Mr. Ignatieff took a standoffish approach to meeting Mr. Harper, first suggesting he has no plans to negotiate with the Prime Minister, but ultimately leaving the door open.

“I think that after having lost the confidence of the House, after having triggered a national crisis, after having raised tensions between groups in Canada, it’s not up to me to reach out a hand. It’s more up to the Prime Minister,” he said.

“But I want to add something: I’m a responsible elected official, and I want to do the best for my country. I will do all that I can to get my country out of this crisis.”

He also called the Prime Minister’s earlier actions “divisive, spiteful and unproductive.”

Mr. Ignatieff warned Mr. Harper not to run a negative ad campaign, as the Tories did when Mr. Dion was elected party leader two years ago.
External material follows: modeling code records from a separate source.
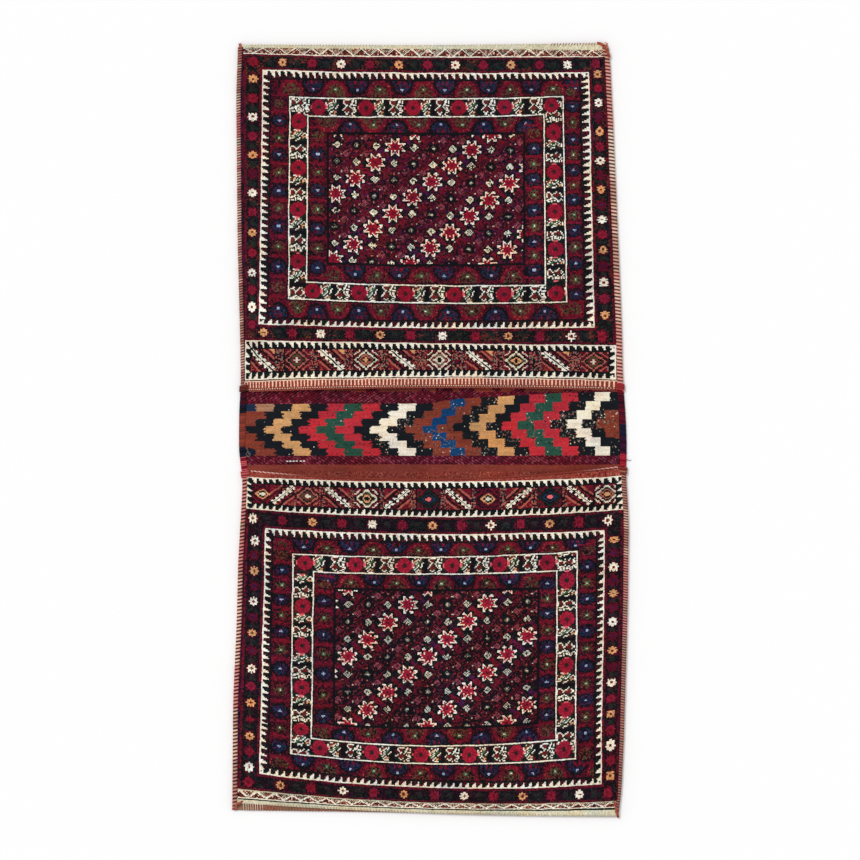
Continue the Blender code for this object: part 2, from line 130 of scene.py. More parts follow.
def wool(name):
    return WOOL_NAMES.index(name)


def wools(names):
    """The numbers of the wools that a string names."""
    return np.array([wool(name) for name in names.split()])


def dye(name):
    return PALETTE[wool(name)]


def on_bag(px, py):
    """X and y of a pixel of the photograph."""
    return (px - MIDDLE_X) * PIXEL, (MIDDLE_Y - py) * PIXEL


def outline_x(side, y):
    """X of the bag's outline on one side, smoothed."""
    y = np.asarray(y, float)
    shares, sways = zip(*SIDE_SWAY[side])
    steps = (-2, -1, 0, 1, 2)
    swayed = [np.interp(0.5 - y / BAG_LENGTH + step * SWAY_SOFTNESS, shares, sways) for step in steps]
    return side * (HALF_WIDTH + sum(swayed) / len(steps))


def outline_px(side, py, inset=CLOTH_INSET):
    x = outline_x(side, (MIDDLE_Y - py) * PIXEL) - side * inset
    return x / PIXEL + MIDDLE_X


def clamp(value, low=0.0, high=1.0):
    return np.minimum(np.maximum(value, low), high)


def ease(value):
    value = clamp(value)
    return value * value * (3 - 2 * value)


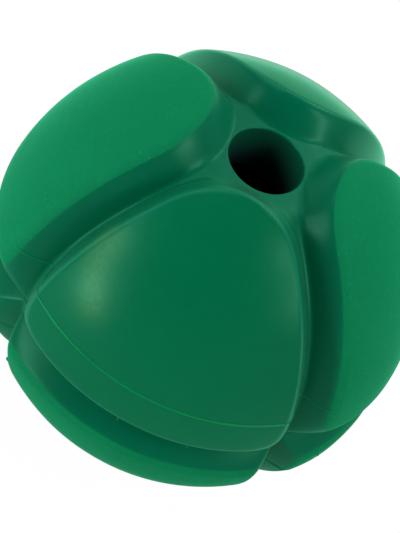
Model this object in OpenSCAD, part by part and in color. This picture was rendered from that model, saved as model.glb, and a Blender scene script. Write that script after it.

“It would seem to me … a very, very serious mistake to engage in partisan attacks against a party leader at this moment. I hope I make myself clear,” he said.

“We’re in the middle of a parliamentary crisis. It’s not conducive to engage in partisan political attacks against me or any other member of the House of Commons. Look where it’s got him.”

Liberal MPs emerged from their morning caucus meeting to say the coalition with the New Democrats is not dead. But they held out the possibility that they could allow the budget to be delivered by the Conservatives on Jan. 27 to pass if it provides the kind of economic stimulus they have been demanding.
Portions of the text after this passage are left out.